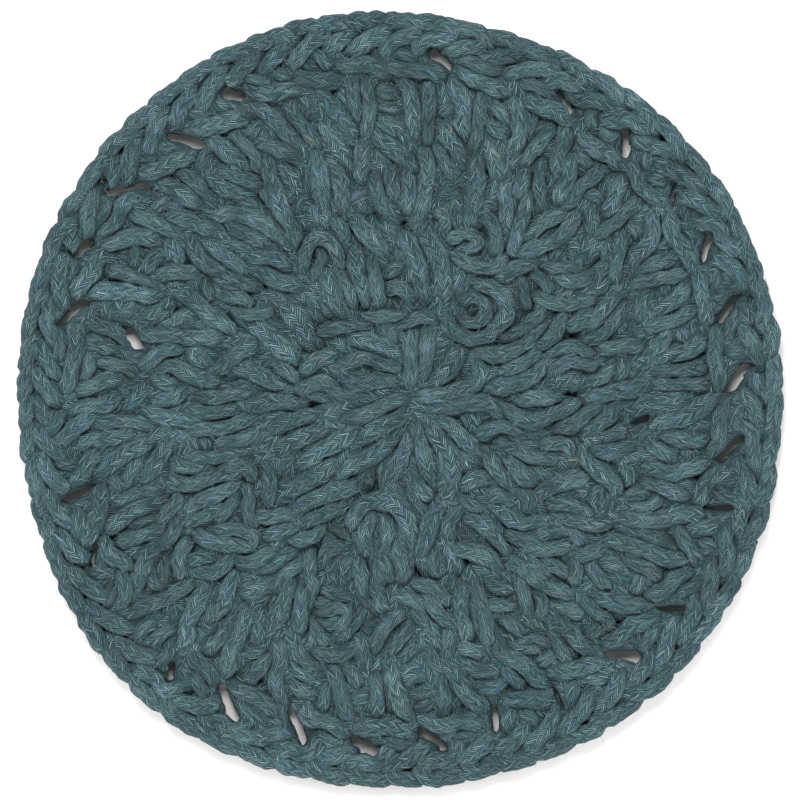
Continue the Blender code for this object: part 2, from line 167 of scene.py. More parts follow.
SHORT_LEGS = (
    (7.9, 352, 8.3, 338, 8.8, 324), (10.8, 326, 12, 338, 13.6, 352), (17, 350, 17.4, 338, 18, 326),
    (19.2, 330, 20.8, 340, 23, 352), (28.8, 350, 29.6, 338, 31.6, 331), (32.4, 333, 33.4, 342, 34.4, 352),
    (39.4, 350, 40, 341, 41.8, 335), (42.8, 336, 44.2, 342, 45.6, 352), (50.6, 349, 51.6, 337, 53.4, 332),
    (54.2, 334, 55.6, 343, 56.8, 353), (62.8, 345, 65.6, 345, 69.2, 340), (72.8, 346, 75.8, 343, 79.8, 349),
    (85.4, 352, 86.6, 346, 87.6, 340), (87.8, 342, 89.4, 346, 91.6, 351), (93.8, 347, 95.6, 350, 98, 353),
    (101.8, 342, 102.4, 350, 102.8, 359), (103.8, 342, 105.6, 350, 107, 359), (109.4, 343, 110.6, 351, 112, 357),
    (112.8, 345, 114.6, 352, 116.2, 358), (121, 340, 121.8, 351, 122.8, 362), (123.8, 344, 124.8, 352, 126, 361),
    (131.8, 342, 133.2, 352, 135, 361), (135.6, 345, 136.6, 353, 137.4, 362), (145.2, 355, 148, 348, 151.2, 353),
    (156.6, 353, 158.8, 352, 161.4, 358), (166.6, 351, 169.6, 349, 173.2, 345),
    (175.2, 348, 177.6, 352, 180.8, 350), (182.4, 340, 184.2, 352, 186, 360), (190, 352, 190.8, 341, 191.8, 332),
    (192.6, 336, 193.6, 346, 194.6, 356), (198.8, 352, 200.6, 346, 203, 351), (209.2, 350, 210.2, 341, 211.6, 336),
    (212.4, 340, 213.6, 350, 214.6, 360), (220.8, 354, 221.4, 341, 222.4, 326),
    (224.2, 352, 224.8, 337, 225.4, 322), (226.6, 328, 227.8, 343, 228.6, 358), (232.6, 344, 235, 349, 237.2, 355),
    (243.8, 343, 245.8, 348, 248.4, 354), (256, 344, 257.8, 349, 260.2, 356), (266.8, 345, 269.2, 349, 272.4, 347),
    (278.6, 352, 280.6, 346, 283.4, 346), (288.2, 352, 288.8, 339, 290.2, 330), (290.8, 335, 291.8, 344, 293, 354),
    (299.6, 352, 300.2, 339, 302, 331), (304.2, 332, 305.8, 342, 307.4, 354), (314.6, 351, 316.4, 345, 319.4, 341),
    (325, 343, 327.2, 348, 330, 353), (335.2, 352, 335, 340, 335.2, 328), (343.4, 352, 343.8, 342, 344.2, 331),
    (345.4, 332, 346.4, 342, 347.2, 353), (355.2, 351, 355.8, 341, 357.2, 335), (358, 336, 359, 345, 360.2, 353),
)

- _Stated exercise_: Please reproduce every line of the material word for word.

- _In response_:
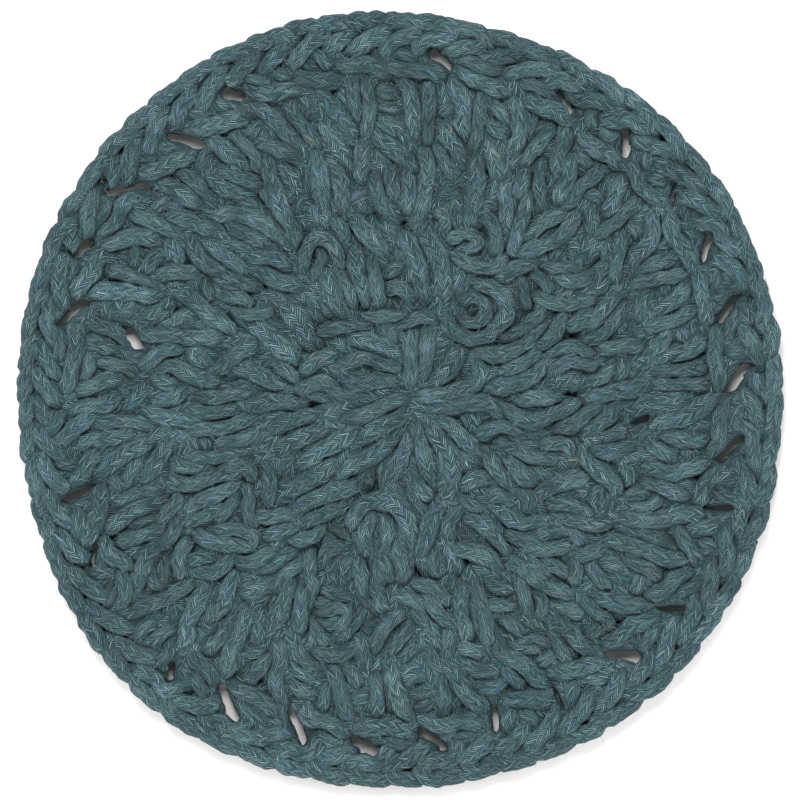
Continue the Blender code for this object: part 2, from line 167 of scene.py. More parts follow.
SHORT_LEGS = (
    (7.9, 352, 8.3, 338, 8.8, 324), (10.8, 326, 12, 338, 13.6, 352), (17, 350, 17.4, 338, 18, 326),
    (19.2, 330, 20.8, 340, 23, 352), (28.8, 350, 29.6, 338, 31.6, 331), (32.4, 333, 33.4, 342, 34.4, 352),
    (39.4, 350, 40, 341, 41.8, 335), (42.8, 336, 44.2, 342, 45.6, 352), (50.6, 349, 51.6, 337, 53.4, 332),
    (54.2, 334, 55.6, 343, 56.8, 353), (62.8, 345, 65.6, 345, 69.2, 340), (72.8, 346, 75.8, 343, 79.8, 349),
    (85.4, 352, 86.6, 346, 87.6, 340), (87.8, 342, 89.4, 346, 91.6, 351), (93.8, 347, 95.6, 350, 98, 353),
    (101.8, 342, 102.4, 350, 102.8, 359), (103.8, 342, 105.6, 350, 107, 359), (109.4, 343, 110.6, 351, 112, 357),
    (112.8, 345, 114.6, 352, 116.2, 358), (121, 340, 121.8, 351, 122.8, 362), (123.8, 344, 124.8, 352, 126, 361),
    (131.8, 342, 133.2, 352, 135, 361), (135.6, 345, 136.6, 353, 137.4, 362), (145.2, 355, 148, 348, 151.2, 353),
    (156.6, 353, 158.8, 352, 161.4, 358), (166.6, 351, 169.6, 349, 173.2, 345),
    (175.2, 348, 177.6, 352, 180.8, 350), (182.4, 340, 184.2, 352, 186, 360), (190, 352, 190.8, 341, 191.8, 332),
    (192.6, 336, 193.6, 346, 194.6, 356), (198.8, 352, 200.6, 346, 203, 351), (209.2, 350, 210.2, 341, 211.6, 336),
    (212.4, 340, 213.6, 350, 214.6, 360), (220.8, 354, 221.4, 341, 222.4, 326),
    (224.2, 352, 224.8, 337, 225.4, 322), (226.6, 328, 227.8, 343, 228.6, 358), (232.6, 344, 235, 349, 237.2, 355),
    (243.8, 343, 245.8, 348, 248.4, 354), (256, 344, 257.8, 349, 260.2, 356), (266.8, 345, 269.2, 349, 272.4, 347),
    (278.6, 352, 280.6, 346, 283.4, 346), (288.2, 352, 288.8, 339, 290.2, 330), (290.8, 335, 291.8, 344, 293, 354),
    (299.6, 352, 300.2, 339, 302, 331), (304.2, 332, 305.8, 342, 307.4, 354), (314.6, 351, 316.4, 345, 319.4, 341),
    (325, 343, 327.2, 348, 330, 353), (335.2, 352, 335, 340, 335.2, 328), (343.4, 352, 343.8, 342, 344.2, 331),
    (345.4, 332, 346.4, 342, 347.2, 353), (355.2, 351, 355.8, 341, 357.2, 335), (358, 336, 359, 345, 360.2, 353),
)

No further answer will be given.